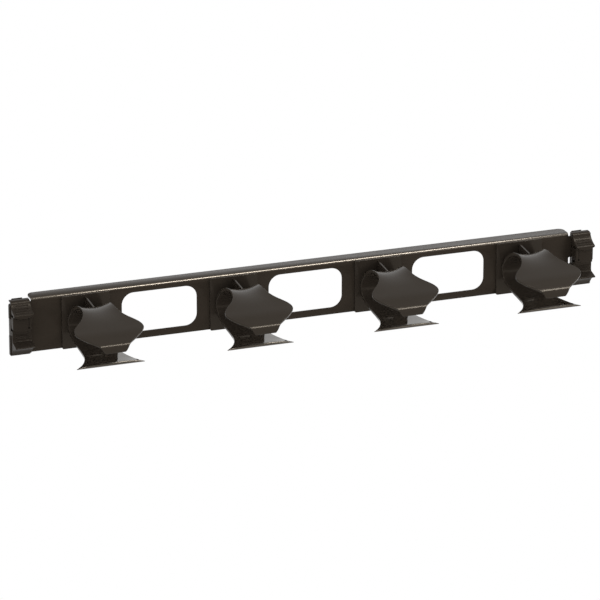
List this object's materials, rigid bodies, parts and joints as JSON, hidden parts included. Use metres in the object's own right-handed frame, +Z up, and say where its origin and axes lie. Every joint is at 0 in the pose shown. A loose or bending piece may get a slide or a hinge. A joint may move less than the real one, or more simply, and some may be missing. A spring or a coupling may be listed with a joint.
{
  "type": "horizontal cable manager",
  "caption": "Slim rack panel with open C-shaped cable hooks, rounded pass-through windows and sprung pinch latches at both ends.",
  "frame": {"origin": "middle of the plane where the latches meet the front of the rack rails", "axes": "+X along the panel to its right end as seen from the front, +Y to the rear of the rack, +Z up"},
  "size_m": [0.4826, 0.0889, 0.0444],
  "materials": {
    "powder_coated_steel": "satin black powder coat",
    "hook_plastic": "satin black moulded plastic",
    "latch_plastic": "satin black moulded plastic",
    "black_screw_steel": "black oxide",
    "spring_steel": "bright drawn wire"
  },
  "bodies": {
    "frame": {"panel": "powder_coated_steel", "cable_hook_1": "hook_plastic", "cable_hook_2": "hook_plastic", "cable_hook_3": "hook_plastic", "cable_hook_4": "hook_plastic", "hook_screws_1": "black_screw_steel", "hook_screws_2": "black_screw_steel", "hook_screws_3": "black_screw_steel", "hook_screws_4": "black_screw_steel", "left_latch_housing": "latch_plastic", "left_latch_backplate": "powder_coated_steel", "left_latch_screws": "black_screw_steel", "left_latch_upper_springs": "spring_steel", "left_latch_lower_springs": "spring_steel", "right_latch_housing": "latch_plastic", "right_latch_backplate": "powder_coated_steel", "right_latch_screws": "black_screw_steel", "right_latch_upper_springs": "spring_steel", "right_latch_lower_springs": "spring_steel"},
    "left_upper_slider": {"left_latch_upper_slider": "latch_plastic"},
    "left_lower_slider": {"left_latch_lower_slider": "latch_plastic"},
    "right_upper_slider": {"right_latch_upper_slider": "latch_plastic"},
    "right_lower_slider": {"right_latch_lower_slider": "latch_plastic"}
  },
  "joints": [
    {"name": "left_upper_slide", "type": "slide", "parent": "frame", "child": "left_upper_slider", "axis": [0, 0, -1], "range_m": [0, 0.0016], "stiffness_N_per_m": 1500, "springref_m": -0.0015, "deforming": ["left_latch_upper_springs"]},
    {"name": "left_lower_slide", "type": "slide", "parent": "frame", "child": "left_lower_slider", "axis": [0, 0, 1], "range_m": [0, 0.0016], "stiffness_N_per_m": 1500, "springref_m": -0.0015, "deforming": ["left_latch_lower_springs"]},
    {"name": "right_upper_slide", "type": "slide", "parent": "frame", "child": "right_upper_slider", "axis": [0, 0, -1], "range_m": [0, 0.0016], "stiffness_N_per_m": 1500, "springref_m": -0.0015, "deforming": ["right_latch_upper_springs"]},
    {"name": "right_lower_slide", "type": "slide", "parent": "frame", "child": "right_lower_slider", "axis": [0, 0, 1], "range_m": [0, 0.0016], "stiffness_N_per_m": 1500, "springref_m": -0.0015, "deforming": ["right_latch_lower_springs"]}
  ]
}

▶ _Task brief_
Extract all of the data exactly as written.

▶ _Full output_
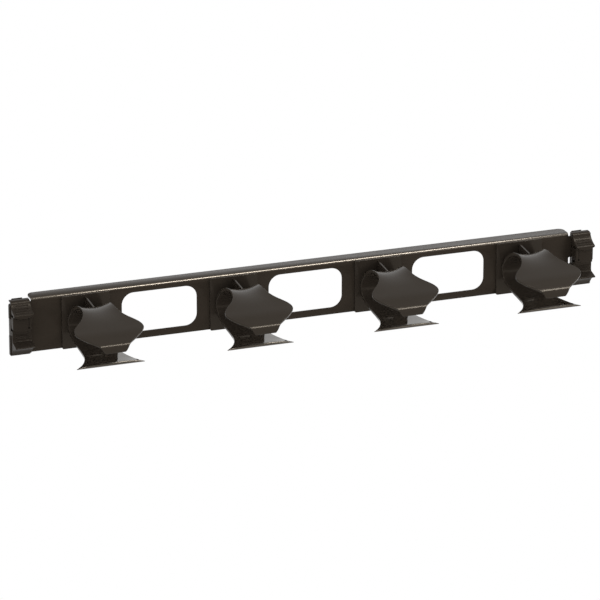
List this object's materials, rigid bodies, parts and joints as JSON, hidden parts included. Use metres in the object's own right-handed frame, +Z up, and say where its origin and axes lie. Every joint is at 0 in the pose shown. A loose or bending piece may get a slide or a hinge. A joint may move less than the real one, or more simply, and some may be missing. A spring or a coupling may be listed with a joint.
{
  "type": "horizontal cable manager",
  "caption": "Slim rack panel with open C-shaped cable hooks, rounded pass-through windows and sprung pinch latches at both ends.",
  "frame": {"origin": "middle of the plane where the latches meet the front of the rack rails", "axes": "+X along the panel to its right end as seen from the front, +Y to the rear of the rack, +Z up"},
  "size_m": [0.4826, 0.0889, 0.0444],
  "materials": {
    "powder_coated_steel": "satin black powder coat",
    "hook_plastic": "satin black moulded plastic",
    "latch_plastic": "satin black moulded plastic",
    "black_screw_steel": "black oxide",
    "spring_steel": "bright drawn wire"
  },
  "bodies": {
    "frame": {"panel": "powder_coated_steel", "cable_hook_1": "hook_plastic", "cable_hook_2": "hook_plastic", "cable_hook_3": "hook_plastic", "cable_hook_4": "hook_plastic", "hook_screws_1": "black_screw_steel", "hook_screws_2": "black_screw_steel", "hook_screws_3": "black_screw_steel", "hook_screws_4": "black_screw_steel", "left_latch_housing": "latch_plastic", "left_latch_backplate": "powder_coated_steel", "left_latch_screws": "black_screw_steel", "left_latch_upper_springs": "spring_steel", "left_latch_lower_springs": "spring_steel", "right_latch_housing": "latch_plastic", "right_latch_backplate": "powder_coated_steel", "right_latch_screws": "black_screw_steel", "right_latch_upper_springs": "spring_steel", "right_latch_lower_springs": "spring_steel"},
    "left_upper_slider": {"left_latch_upper_slider": "latch_plastic"},
    "left_lower_slider": {"left_latch_lower_slider": "latch_plastic"},
    "right_upper_slider": {"right_latch_upper_slider": "latch_plastic"},
    "right_lower_slider": {"right_latch_lower_slider": "latch_plastic"}
  },
  "joints": [
    {"name": "left_upper_slide", "type": "slide", "parent": "frame", "child": "left_upper_slider", "axis": [0, 0, -1], "range_m": [0, 0.0016], "stiffness_N_per_m": 1500, "springref_m": -0.0015, "deforming": ["left_latch_upper_springs"]},
    {"name": "left_lower_slide", "type": "slide", "parent": "frame", "child": "left_lower_slider", "axis": [0, 0, 1], "range_m": [0, 0.0016], "stiffness_N_per_m": 1500, "springref_m": -0.0015, "deforming": ["left_latch_lower_springs"]},
    {"name": "right_upper_slide", "type": "slide", "parent": "frame", "child": "right_upper_slider", "axis": [0, 0, -1], "range_m": [0, 0.0016], "stiffness_N_per_m": 1500, "springref_m": -0.0015, "deforming": ["right_latch_upper_springs"]},
    {"name": "right_lower_slide", "type": "slide", "parent": "frame", "child": "right_lower_slider", "axis": [0, 0, 1], "range_m": [0, 0.0016], "stiffness_N_per_m": 1500, "springref_m": -0.0015, "deforming": ["right_latch_lower_springs"]}
  ]
}